Confcommercio contro il Decreto Dignità: grave passo indietro

Posizione critica sui contratti a termine anche della Fipe

Decreto Dignità, bocciatura di Confcommercio e Fipe

In attesa dell’annunciata riduzione del costo del lavoro, tutta da verificare, il Governo decide di fare una grave marcia indietro sui contratti a termine introducendo, di fatto, forme di inutile e dannosa rigidità. Se l’obiettivo era quello di favorire la creazione di nuova occupazione, si va invece nella direzione opposta con l’aggravante di creare un periodo di incertezza e un ritorno del contenzioso. Le imprese del terziario e del turismo, le uniche che hanno creato nuova occupazione, anche durante le crisi, avranno dunque un freno allo sviluppo e agli investimenti”. Questo il commento di Confcommercio-Imprese per l’Italia alle norme sui contratti a termine contenute nel Decreto Dignità approvato dal Consiglio dei Ministri. Unica nota positiva, “lo stralcio delle norme sullo staff leasing, che non avrebbe favorito assunzioni a tempo indeterminato e avrebbe penalizzato le imprese diminuendo le occasioni di lavoro stabile”.
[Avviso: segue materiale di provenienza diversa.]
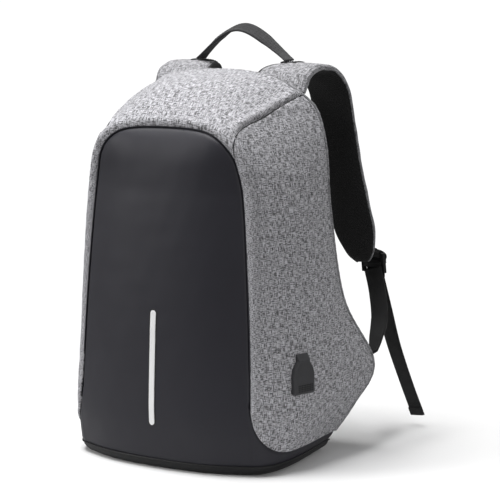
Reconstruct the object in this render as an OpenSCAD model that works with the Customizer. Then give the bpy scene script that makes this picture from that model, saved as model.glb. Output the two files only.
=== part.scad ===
// Anti-theft laptop backpack: a padded shell that opens along its back, a hinged back panel with
// laptop sleeve, carry handle and two shoulder straps, and a charging port low on the right side.
// The front faces -Y, the wearer's back is at +Y, and the base stands on Z = 0.

/* [Body] */
// Height of the top edge at the back
body_height = 448; // [440:1:456]
// Width across the two wing tips low on the sides
wing_span = 328; // [320:1:334]
// Depth from the front panel to the back panel at mid height
body_depth = 158; // [154:1:162]
// Thickness of the outer fabric
fabric = 1; // [0.8:0.1:1.2]
// Thickness of the foam behind the outer fabric
foam = 5; // [4:0.5:5.5]

/* [Front panel] */
// Length of the reflective strip
strip_length = 131; // [120:1:140]
// Width of the reflective strip
strip_width = 7; // [6:0.5:8]
// Radius of the piping round the front panel
piping_radius = 1.6; // [1.2:0.1:1.8]

/* [Charging port] */
// Height of the port housing
port_height = 46; // [44:1:50]
// Width of the port housing
port_width = 32; // [30:1:34]
// How far the port housing stands off the side
port_depth = 7; // [6:0.5:8]

/* [Straps and handle] */
// Thickness of a shoulder strap pad
strap_thickness = 11; // [9:0.5:12]
// Width of the adjusting webbing
webbing_width = 25; // [22:1:26]
// Thickness of the webbing
webbing_thickness = 1.6; // [1.4:0.1:1.8]
// Width of the carry handle
handle_width = 24; // [22:1:26]

/* [Laptop sleeve] */
// Clear depth for the laptop
sleeve_depth = 24; // [20:1:26]
// Wall thickness of the sleeve
sleeve_wall = 3; // [2:0.5:3]

/* [Hidden] */
$fn = 32;

// The lines below are drawn for this nominal body and stretched to the driving sizes.
stretch = [wing_span / 328, body_depth / 158, body_height / 448];
function fit(p) = [p.x * stretch.x, p.y * stretch.y, p.z * stretch.z];

// Eight sections from the base edge up: base, skirt, wing tip, waist, chest, arch, crown, ridge.
front_line = [[0, -86, 12], [0, -93, 60], [0, -91, 118], [0, -86, 208],
    [0, -77, 310], [0, -65, 378], [0, -13, 429], [0, 52, 448]];
corner_line = [[113, -63, 12], [115, -69, 58], [113, -66, 117], [108, -62, 209],
    [99, -57, 315], [87, -57, 377], [98, -1, 402], [104, 62, 420]];
rear_line = [[126, 94, 12], [149, 114, 54], [164, 135, 102], [149, 86, 184],
    [138, 72, 292], [132, 73, 359], [119, 75, 402], [105, 66, 421]];
spine_line = [[0, 84, 12], [0, 106, 54], [0, 128, 102], [0, 86, 184],
    [0, 72, 292], [0, 72, 360], [0, 70, 408], [0, 56, 447]];
// Which way the cloth runs as it rounds each section's front corner
corner_run = [[.92, .4, 0], [.92, .4, 0], [.92, .4, 0], [.92, .4, 0],
    [.92, .38, -.1], [.86, .35, -.38], [.75, .15, -.6], [.72, 0, -.68]];
top_section = 7;
hinge_section = 2;
ridge_bow = 2.8; // power of the curve along the ridge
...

“Il termine “dignità” dovrebbe riguardare non solo i lavoratori dipendenti, ma anche  gli imprenditori, che meritano lo stesso rispetto e considerazione, favorendoli nello svolgimento di attività spesso caratterizzate da difficoltà – economiche ed organizzative – che la crisi ha aggravato. Il provvedimento sul lavoro, purtroppo, non va in questa direzione perché introduce elementi di contrasto alle formule contrattuali di flessibilità di cui le imprese hanno bisogno”. Questo il commento del Presidente di Fipe – Federazione Italiana Pubblici Esercizi Lino Enrico Stoppani al via libera al Decreto Dignità ricevuto dal Consiglio dei Ministri.” Il lavoro a tempo determinato non può essere confuso con la cattiva occupazione, perché molte attività sono (per fortuna) caratterizzate da fisiologici picchi di incremento, che non possono essere diversamente gestiti. Anche riproporre la causale riporta la disciplina dei contratti a termine al passato, – prosegue Stoppani -. Comprendiamo la necessità di tutelare i giovani dal precariato, ma paradossalmente si rischia di crearne di nuovo. Inoltre decretare così nel dettaglio queste materie svuota di significato la contrattazione settoriale: si impone un abito uguale a settori differenti con esigenze fortemente disomogenee”.

“Ridurre poi la durata massima da 36 a 24 mesi, creando ulteriore rigidità, ed eliminare le causali legate alla stagionalità, rappresenta un fattore estremamente penalizzante per le imprese del nostro settore che operano nel campo turistico. Così facendo si impone una disciplina del lavoro più rigida, creando problemi di natura organizzativa e favorendo la concorrenza internazionale”. “Un altro rischio riguarda la nuova definizione di lavoratore subordinato riportata nell’articolo 1 della bozza del Decreto sui rider, secondo la quale sarebbe considerato tale chiunque si obblighi, mediante retribuzione, a collaborare nell’impresa, prestando il proprio lavoro, manuale o intellettuale, alle dipendenze e secondo le direttive, almeno di massima, dell’imprenditore, anche senza predeterminazione dell’orario di lavoro, se vi sia la destinazione al datore di lavoro del risultato e se l’organizzazione alla quale viene destinata la prestazione non sia propria ma del datore di lavoro”.

“Si tratta di un’accezione ampia e di rischiosa interpretazione – conclude Stoppani -, che fa venire meno la certezza del diritto e pone rischi giurisprudenziali di cui non c’è assolutamente necessità”.